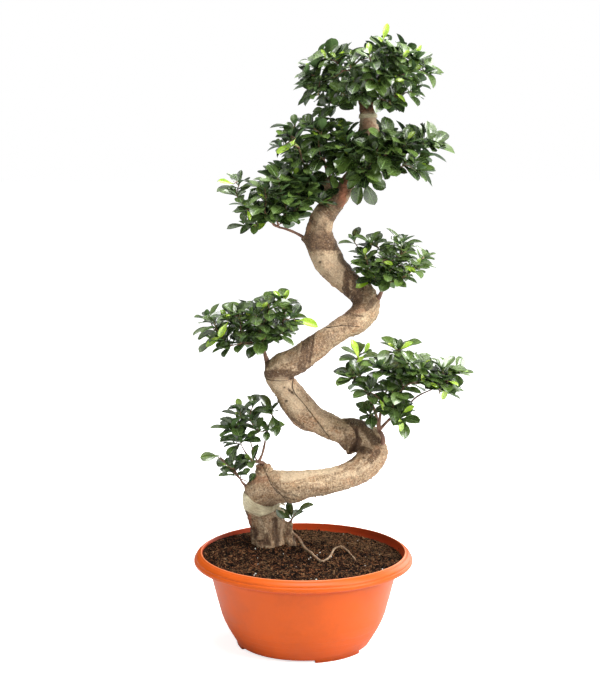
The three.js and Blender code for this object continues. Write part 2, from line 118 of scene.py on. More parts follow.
# Trunk: centre line and radius, from the stump in the soil to the cut end under the crown
TRUNK = [
    (-57, 45, 70, 23), (-57, 45, 110, 27), (-57, 45, 143, 28.5), (-59, 44, 174, 27),
    (-63, 41, 196, 27.5), (-69, 34, 219, 27.5), (-66, 21, 241, 26.5), (-45, 8, 251, 26.5),
    (-19, -3, 254, 25.5), (8, -9, 260, 22.5), (38, -10, 265, 20.5), (68, -6, 272, 20.5),
    (95, 4, 284, 22.5), (111, 19, 303, 24), (101, 31, 325, 24), (80, 34, 334, 23),
    (53, 32, 340, 19.5), (27, 29, 353, 20), (2, 27, 367, 25), (-15, 24, 390, 24),
    (-29, 18, 412, 20.5), (-41, 7, 432, 21), (-33, -7, 447, 22), (-9, -14, 459, 21),
    (15, -17, 478, 20), (40, -16, 496, 17.5), (62, -11, 509, 18), (84, -2, 521, 20.5),
    (99, 10, 538, 21), (95, 19, 557, 20), (76, 24, 573, 19), (57, 24, 591, 21),
    (40, 20, 611, 24), (31, 14, 631, 23.5), (24, 8, 650, 23), (26, 4, 669, 19.5),
    (34, 2, 688, 18), (50, 4, 707, 15.5), (65, 7, 728, 12.5), (79, 8, 752, 11),
    (88, 6, 777, 10.5), (94, 4, 801, 12), (99, 3, 822, 14), (99, 2, 842, 12.5),
    (96, 0, 866, 12),
]
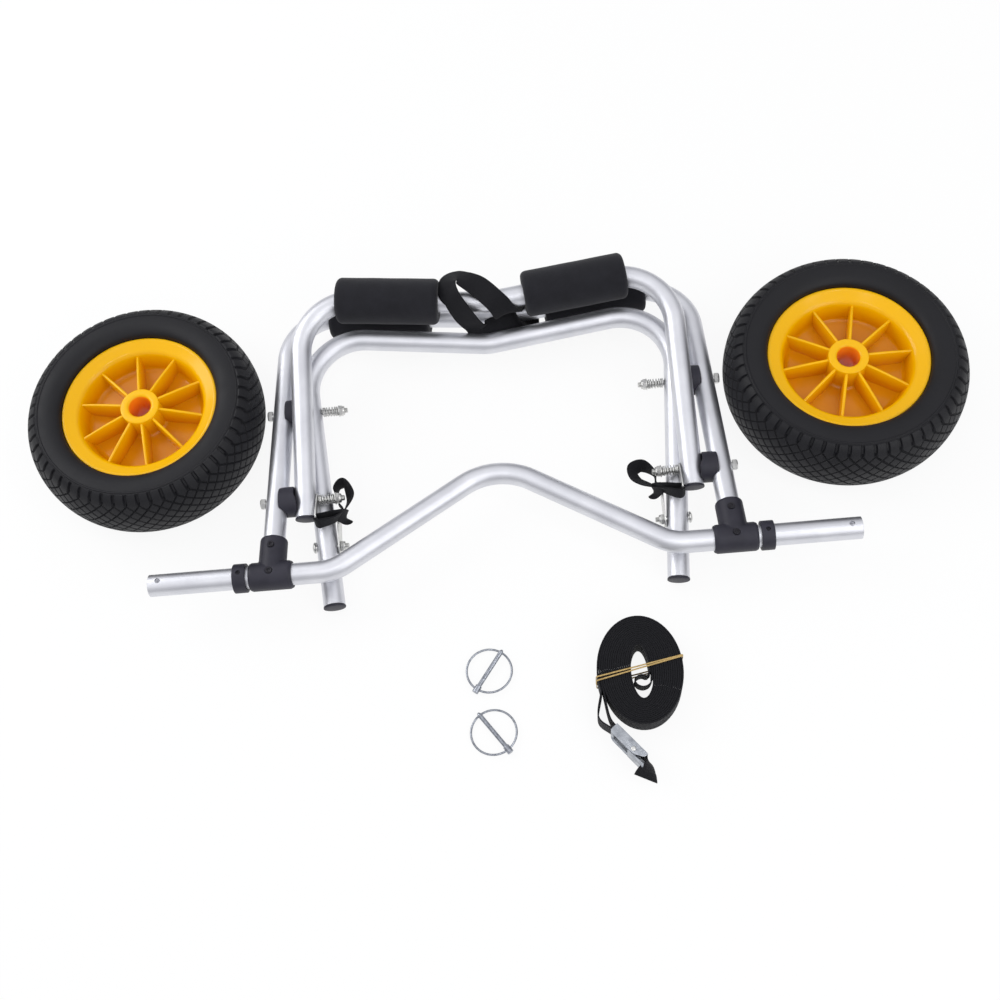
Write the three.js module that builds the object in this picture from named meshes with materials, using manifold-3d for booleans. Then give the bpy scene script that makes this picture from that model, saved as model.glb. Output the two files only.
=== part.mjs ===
// Folding kayak cart, folded flat, with its two wheels, two ring pins and tie-down strap laid beside it.
// Millimetres. X runs along the axle, Y from the axle towards the padded bars, Z up from the floor.
import * as THREE from "three";
import { mergeVertices } from "three/addons/utils/BufferGeometryUtils.js";
import Module from "manifold-3d";

const wasm = await Module();
wasm.setup();

const degree = Math.PI / 180;
const fullTurn = 2 * Math.PI;

// Clearances
const clearance = 0.3;
const overrun = 4;

// Tube stock, the same for the axle and the three frames
const tubeRadius = 11.1;
const tubeWall = 1.5;
const tubeSides = 12;
const tubeBoreSides = 8;
const bendStep = 14 * degree;

// Axle: straight ends and a hump in the middle that clears the hull
const axleHeight = 47;
const axleStub = 85.7;
const humpHalfWidth = 169;
const humpSlope = 32.4 * degree;
const humpFootBend = 48;
const humpTopBend = 65;
const axlePinInset = 10.5;
const axlePinHoleRadius = 2.8;

// Main frame: a U of tube, legs down in the tees, padded bar across the top
const mainHalfWidth = 230.9;
const mainLean = 2.46 * degree;
const mainCorner = 317.8;
const mainBarDip = 6.57 * degree;
const mainCornerBend = 55;
const barCentreBend = 60;
const lowerPivot = 82.3;
const upperPivot = 188.2;

// Cradle frame: a smaller padded U that swings on the lower pivot
const cradleCorner = 223.7;
const cradleFoot = 21.4;
const cradleBarDip = 6.6 * degree;
const cradleCornerBend = 56;

// Kickstand: a third U on the upper pivot, feet down past the axle
const standCorner = 89.3;
const standFoot = 216.1;
const standLean = 5.08 * degree;
const standBarDip = 7.55 * degree;
const standCornerBend = 57;
const standBoltDistance = 150;

// How far the frames open
const cradleSwing = 50 * degree;
const standSwing = 30 * degree;

// Spacer bosses between the legs
const spacerWeb = 7.6;
const spacerRadius = 15.8;
const spacerOuterWrap = 7.6;
const spacerInnerWrap = 3;
const spacerSides = 20;
const sweepStep = 10 * degree;
const sweepMargin = 3 * degree;

// Foam sleeves on the two padded bars
const padRadius = 25.7;
const padSides = 14;
const mainPadStart = 62.5;
const mainPadEnd = 174;
const cradlePadStart = 45;
const cradlePadEnd = 153.5;
const padGap = 0.6;

// Tees that carry the legs on the axle
const teeBarrelLength = 43.4;
const teeBarrelRadius = 14.5;
const teeStemRadius = 14;
const teeStemEnd = 40;
const legSeat = 13;
const teeSides = 20;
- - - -
Exercise details =
Every entry should be output exactly as written, please.

Reply =
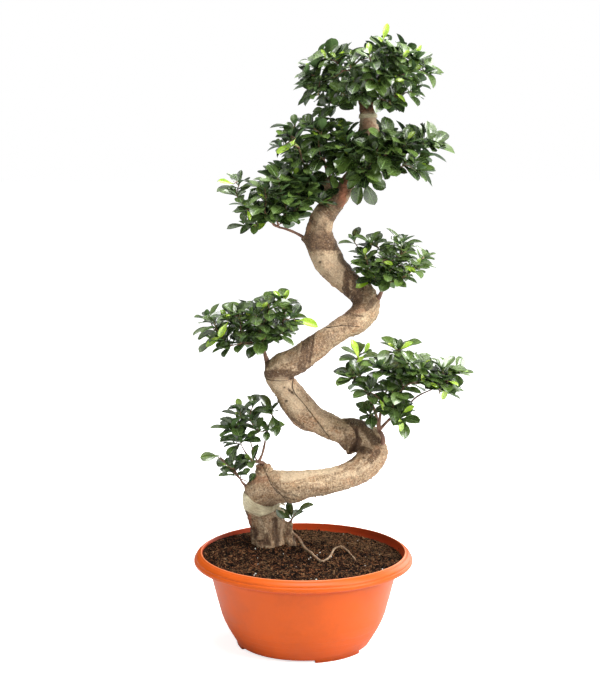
The three.js and Blender code for this object continues. Write part 2, from line 118 of scene.py on. More parts follow.
# Trunk: centre line and radius, from the stump in the soil to the cut end under the crown
TRUNK = [
    (-57, 45, 70, 23), (-57, 45, 110, 27), (-57, 45, 143, 28.5), (-59, 44, 174, 27),
    (-63, 41, 196, 27.5), (-69, 34, 219, 27.5), (-66, 21, 241, 26.5), (-45, 8, 251, 26.5),
    (-19, -3, 254, 25.5), (8, -9, 260, 22.5), (38, -10, 265, 20.5), (68, -6, 272, 20.5),
    (95, 4, 284, 22.5), (111, 19, 303, 24), (101, 31, 325, 24), (80, 34, 334, 23),
    (53, 32, 340, 19.5), (27, 29, 353, 20), (2, 27, 367, 25), (-15, 24, 390, 24),
    (-29, 18, 412, 20.5), (-41, 7, 432, 21), (-33, -7, 447, 22), (-9, -14, 459, 21),
    (15, -17, 478, 20), (40, -16, 496, 17.5), (62, -11, 509, 18), (84, -2, 521, 20.5),
    (99, 10, 538, 21), (95, 19, 557, 20), (76, 24, 573, 19), (57, 24, 591, 21),
    (40, 20, 611, 24), (31, 14, 631, 23.5), (24, 8, 650, 23), (26, 4, 669, 19.5),
    (34, 2, 688, 18), (50, 4, 707, 15.5), (65, 7, 728, 12.5), (79, 8, 752, 11),
    (88, 6, 777, 10.5), (94, 4, 801, 12), (99, 3, 822, 14), (99, 2, 842, 12.5),
    (96, 0, 866, 12),
]
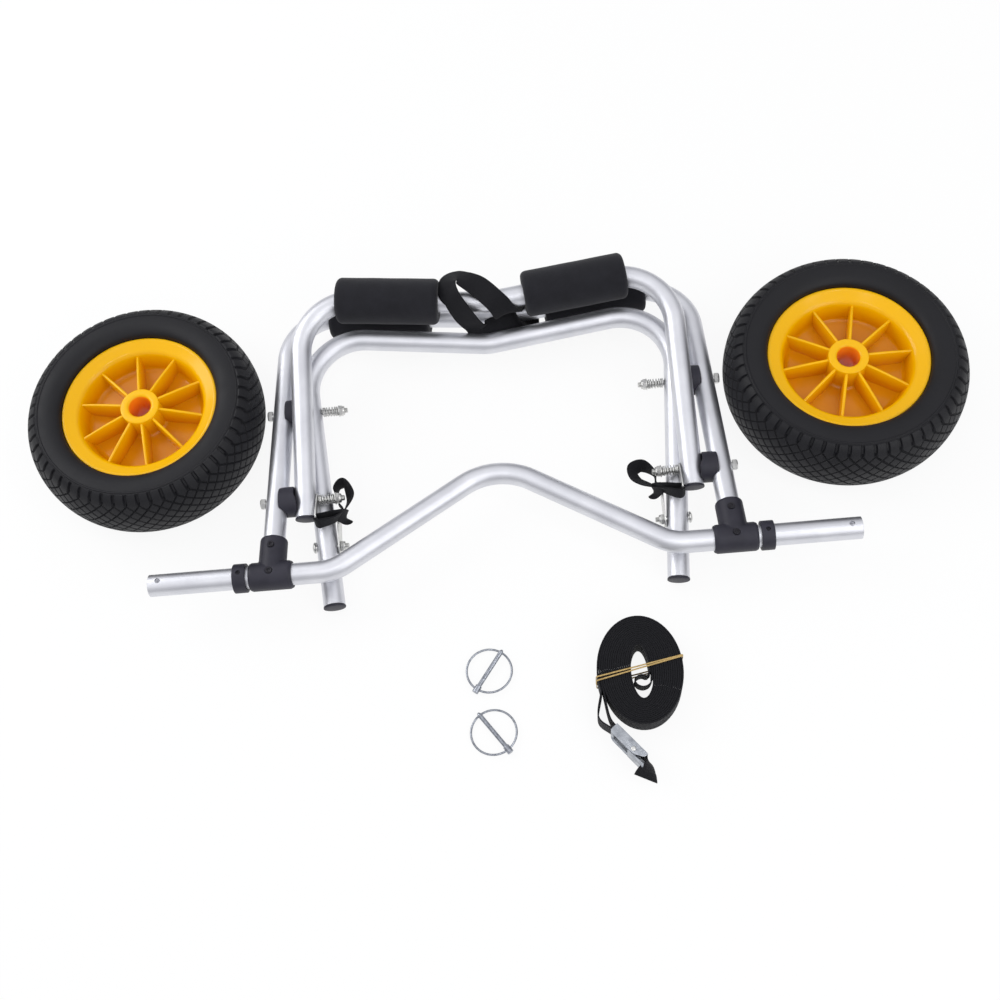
Write the three.js module that builds the object in this picture from named meshes with materials, using manifold-3d for booleans. Then give the bpy scene script that makes this picture from that model, saved as model.glb. Output the two files only.
=== part.mjs ===
// Folding kayak cart, folded flat, with its two wheels, two ring pins and tie-down strap laid beside it.
// Millimetres. X runs along the axle, Y from the axle towards the padded bars, Z up from the floor.
import * as THREE from "three";
import { mergeVertices } from "three/addons/utils/BufferGeometryUtils.js";
import Module from "manifold-3d";

const wasm = await Module();
wasm.setup();

const degree = Math.PI / 180;
const fullTurn = 2 * Math.PI;

// Clearances
const clearance = 0.3;
const overrun = 4;

// Tube stock, the same for the axle and the three frames
const tubeRadius = 11.1;
const tubeWall = 1.5;
const tubeSides = 12;
const tubeBoreSides = 8;
const bendStep = 14 * degree;

// Axle: straight ends and a hump in the middle that clears the hull
const axleHeight = 47;
const axleStub = 85.7;
const humpHalfWidth = 169;
const humpSlope = 32.4 * degree;
const humpFootBend = 48;
const humpTopBend = 65;
const axlePinInset = 10.5;
const axlePinHoleRadius = 2.8;

// Main frame: a U of tube, legs down in the tees, padded bar across the top
const mainHalfWidth = 230.9;
const mainLean = 2.46 * degree;
const mainCorner = 317.8;
const mainBarDip = 6.57 * degree;
const mainCornerBend = 55;
const barCentreBend = 60;
const lowerPivot = 82.3;
const upperPivot = 188.2;

// Cradle frame: a smaller padded U that swings on the lower pivot
const cradleCorner = 223.7;
const cradleFoot = 21.4;
const cradleBarDip = 6.6 * degree;
const cradleCornerBend = 56;

// Kickstand: a third U on the upper pivot, feet down past the axle
const standCorner = 89.3;
const standFoot = 216.1;
const standLean = 5.08 * degree;
const standBarDip = 7.55 * degree;
const standCornerBend = 57;
const standBoltDistance = 150;

// How far the frames open
const cradleSwing = 50 * degree;
const standSwing = 30 * degree;

// Spacer bosses between the legs
const spacerWeb = 7.6;
const spacerRadius = 15.8;
const spacerOuterWrap = 7.6;
const spacerInnerWrap = 3;
const spacerSides = 20;
const sweepStep = 10 * degree;
const sweepMargin = 3 * degree;

// Foam sleeves on the two padded bars
const padRadius = 25.7;
const padSides = 14;
const mainPadStart = 62.5;
const mainPadEnd = 174;
const cradlePadStart = 45;
const cradlePadEnd = 153.5;
const padGap = 0.6;

// Tees that carry the legs on the axle
const teeBarrelLength = 43.4;
const teeBarrelRadius = 14.5;
const teeStemRadius = 14;
const teeStemEnd = 40;
const legSeat = 13;
const teeSides = 20;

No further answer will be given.